9. We agree with the Department's Representative that in view of the judgments of the Supreme Court in the case of D.C.M. and South Bihar Sugar Mills and the judgment of the Allahabad High Court in the case of M/s. Union Carbide, the fact of the goods not being sold is not relevant since the taxingactivity in the case of central excise is manufacture. Further, in view of the amended Rules 9 and 49, the intermediate goods removed for captive use within the same factory were also liable to duty.

10. Reading the show cause notice as a whole, we find no non-application of mind on the part of the issuing Superintendent.

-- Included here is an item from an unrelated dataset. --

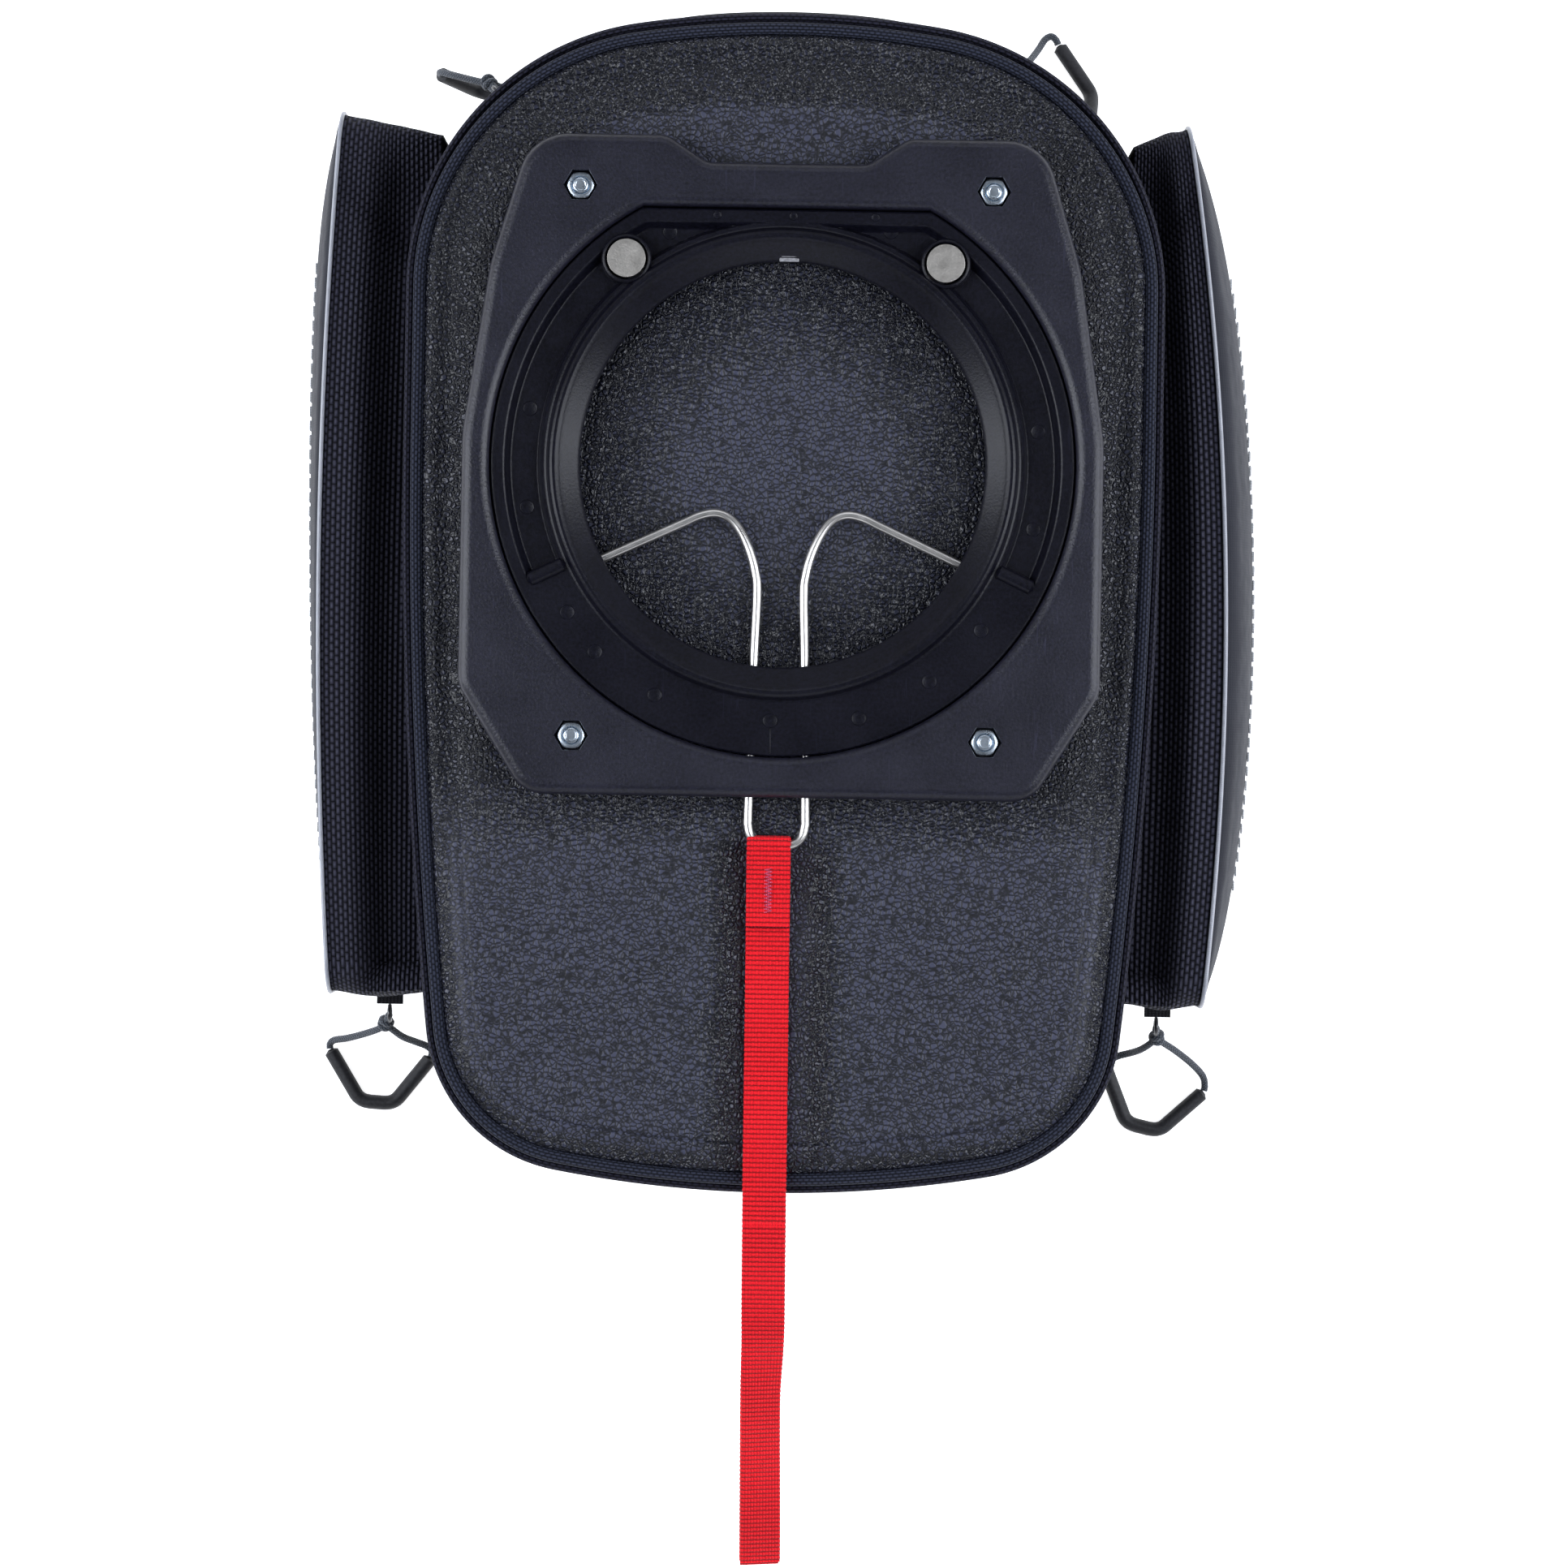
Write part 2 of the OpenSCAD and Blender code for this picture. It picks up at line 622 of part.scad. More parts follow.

He gave the grounds for the demand as well as the details of the amount demanded and calculations in the show cause notice. If he made a mistake in mentioning Rule 10A as the authority for the demand instead of Rule 10, the demand is not vitiated as rightly pointed out by the Department's Representative on the authority of the Supreme Court judgment in the case of M/s. J.K. Steel Ltd. The question whether Rule 10 applied in this case or Rule 10A applied is only of academic interest because even under Rule 10 the demand was within time.

11. The question of calculations of the demand was briefly mentioned before us. The appellants stated that after reconsidering the matter, as ordered by the Appellate Collector, the Asstt. Collector had found the original calculations as correct. The appellants did not deal with the matter any further nor pointed out the mistake, if any, in this second order of the Assistant Collector. The order itself was also not placed before us. We are, therefore, not in a position to go into this matter any further.

12. In the light of our above discussion, we hold that there is no substance in any of the arguments of the appellants and, accordingly, we reject their appeal.